The Strange Reason For This Beer Vs Hard Seltzer Legal Dispute
Guys, remember when hard seltzer was our biggest concern as a society? Well, Anheuser-Busch InBev (ABI) and Constellation Brands are still living like it's 2019, arguing over the merits of a certain fizzy alcoholic water, according to Food & Wine. That's because the former owns the Corona brand worldwide, while the latter owns the Corona beer brand in the U.S. Not a huge difference, really, and, if you don't count the somewhat horrendous PR that the word "corona" has been getting in recent years, there probably hasn't been much for the two beverage companies to worry about, historically speaking.
But now, both businesses want a part of that hard seltzer pie, and suddenly it's not the word "corona" that has everyone wringing their hands; it's the word "beer." Constellation argues that, as owner of the Corona beer brand in America, it has a license to make and sell Corona products of all kinds...which should include "sugar-based brewed beverages," aka hard seltzers (via Food & Wine). The folks at Anheuser-Busch InBev beg to differ.
Grupo Modelo, the arm of ABI that controls the Corona brand internationally, says that Constellation can sell beer all it wants, but that "a malt-free, hop-free, sugar-based product" hardly qualifies as beer, and as such, they should keep their paws off their White Claws. Or rather, their "Corona Hard Seltzers," which has neither the same ring to it, nor did it fit the rhyming scheme.
Why all the fuss over hard seltzer?
You can kind of picture the marketing meeting, can't you? When one bro was like "Bro, water is good but you know what's really good? Water with little bubbles." And another bro was like, "Bro!" And then a third bro, the savant of the group, was probably like, "Bro, you know what would be even better? Water with little bubbles in it, bro...That gets you drunk." Huge celebrations, the throwing of snapback caps, Mike's Hard Lemonades all around. Someone wheels in a whiteboard to work out the finer points of alcoholic sparkling water and hard seltzer, a billion-dollar industry, according to Forbes, was born.
It's no wonder Constellation and ABI are engaged in a dictionary dispute. As Vox points out, hard seltzer was 2019's unofficial drink of summer for good reasons: The spiked sparkling water is relatively inexpensive, easy to drink (due to its low ABV), and doesn't have the same judgy gender implications that previous generations' iterations, like Zima, did. (Due to its gender-neutral marketing strategy, and, hopefully, this generation's lack of judginess towards gender, generally. Whew.) Vox goes on to stipulate that the biggest thing hard seltzer has going for it is simple: "It is, in short, the most inoffensive way to consume alcohol."
The demand for alcoholic sparkling water is only going up
When Corona Hard Seltzer hit the market in 2020, around the same time the pandemic did, the demand could easily be measured in dollars — the drink finished the year as the fourth-ranked hard seltzer (via Forbes). And since White Claw and Truly are sitting pretty in spots one and two, respectively, and Goldman Sachs is predicting the hard seltzer market to reach $30 billion in sales by 2025, Constellation and ABI are Truly hoping to Claw their way into spots three and four.

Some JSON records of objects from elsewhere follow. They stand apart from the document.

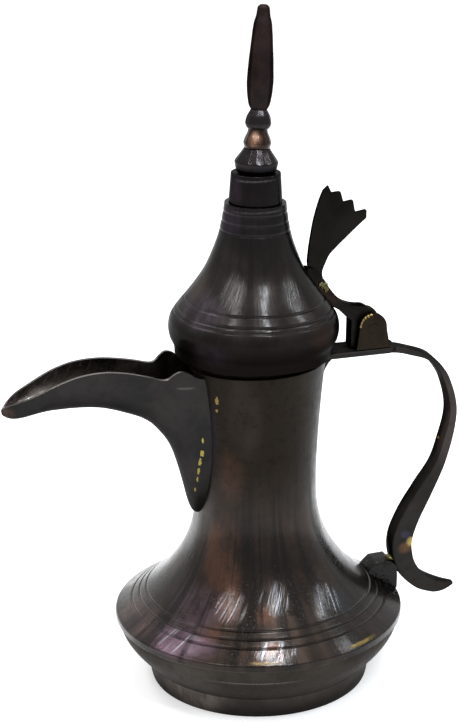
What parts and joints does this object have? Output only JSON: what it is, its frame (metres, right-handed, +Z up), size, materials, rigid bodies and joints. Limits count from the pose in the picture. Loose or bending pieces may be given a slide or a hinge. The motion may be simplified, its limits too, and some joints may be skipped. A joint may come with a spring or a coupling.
{
  "type": "dallah coffee pot",
  "caption": "Metal coffee pot with a waisted body, crescent spout, strap handle, and a hinged lid topped by a drum and a spire.",
  "frame": {"origin": "on the pot's axis, at the plane that the foot ring stands on", "axes": "+Z up along the pot's axis; +X towards the handle, so the spout points along -X; +Y across the pot and along the hinge pin"},
  "size_m": [0.2051, 0.129, 0.3011],
  "materials": {
    "patinated_copper": "glossy brown patina with reddish patches and fine scratches",
    "dark_copper": "glossy near-black patina with a faint purple tint",
    "dark_bronze": "satin near-black patina",
    "brown_bronze": "matte dark reddish brown",
    "worn_copper": "rubbed copper showing through the patina",
    "worn_brass": "rough, dulled brass"
  },
  "bodies": {
    "pot": {"upper_body": "patinated_copper", "lower_bowl": "dark_copper", "base_disc": "dark_copper", "foot_ring": "dark_copper", "spout": "dark_bronze", "handle": "dark_bronze", "handle_root_plate": "dark_bronze", "handle_saddle": "dark_bronze", "saddle_braze": "worn_brass", "hinge_ear_near": "dark_bronze", "hinge_ear_far": "dark_bronze", "hinge_pin": "worn_brass"},
    "lid": {"lid_dome": "dark_copper", "lid_drum": "dark_copper", "lid_flange": "dark_copper", "lid_strap": "dark_bronze", "thumb_fan": "dark_bronze", "fan_braze": "worn_brass", "finial_rod": "dark_bronze", "finial_washer": "dark_bronze", "finial_collar": "dark_bronze", "finial_lower_bead": "worn_copper", "finial_upper_bead": "dark_bronze", "finial_spindle": "brown_bronze"}
  },
  "joints": [
    {"name": "lid_hinge", "type": "hinge", "parent": "pot", "child": "lid", "pos_m": [0.0523, 0, 0.159], "axis": [0, 1, 0], "range_deg": [0, 100]}
  ]
}
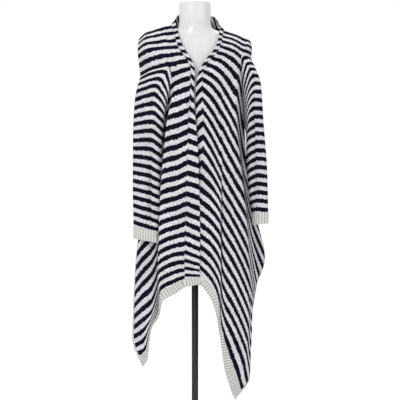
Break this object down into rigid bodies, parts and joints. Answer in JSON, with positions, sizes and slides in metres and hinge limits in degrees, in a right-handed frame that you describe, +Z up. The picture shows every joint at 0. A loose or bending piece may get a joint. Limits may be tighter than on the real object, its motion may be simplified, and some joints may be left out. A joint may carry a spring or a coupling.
{
  "type": "cardigan on a dress form and stand",
  "caption": "Open-front draped cardigan in striped knit with ribbed handkerchief hem points, on a limbless dress form with pole stand.",
  "frame": {"origin": "centre of the underside of the stand base, on the floor", "axes": "+Z up; the front of the garment faces -Y; +X to the viewer's right"},
  "size_m": [0.4852, 0.3, 1.547],
  "materials": {
    "striped_knit": "navy and off-white striped knit",
    "striped_band": "striped knit band",
    "ivory_rib": "ribbed knit",
    "gloss_white": "gloss",
    "black_stand": "satin black paint"
  },
  "bodies": {
    "root": {"back": "striped_knit", "front_left": "striped_knit", "front_right": "striped_knit", "sleeve_left": "striped_knit", "sleeve_right": "striped_knit", "band_front_left": "striped_band", "band_front_right": "striped_band", "band_neck": "striped_band", "cuff_left": "ivory_rib", "cuff_right": "ivory_rib", "hem_back": "ivory_rib", "hem_front_left": "ivory_rib", "hem_front_right": "ivory_rib", "edging_back_left": "ivory_rib", "edging_back_right": "ivory_rib", "edging_front_left": "ivory_rib", "edging_front_right": "ivory_rib", "form_torso": "gloss_white", "form_pole": "black_stand", "form_base": "black_stand"}
  },
  "joints": []
}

As it stands, part of the reason Constellation is so upset by the challenge mounted by ABI is because ABI already holds the bronze medal in the hard seltzer Olympics — its BudLight Seltzer is currently third in the market. Cannibalizing Constellation would be "an attempt to squash a competitor," according to Business Insider, and one that currently only has a 6% market share at that (compared to the combined 75% held by White Claw and Truly). Which is just...kind of messed up, bro.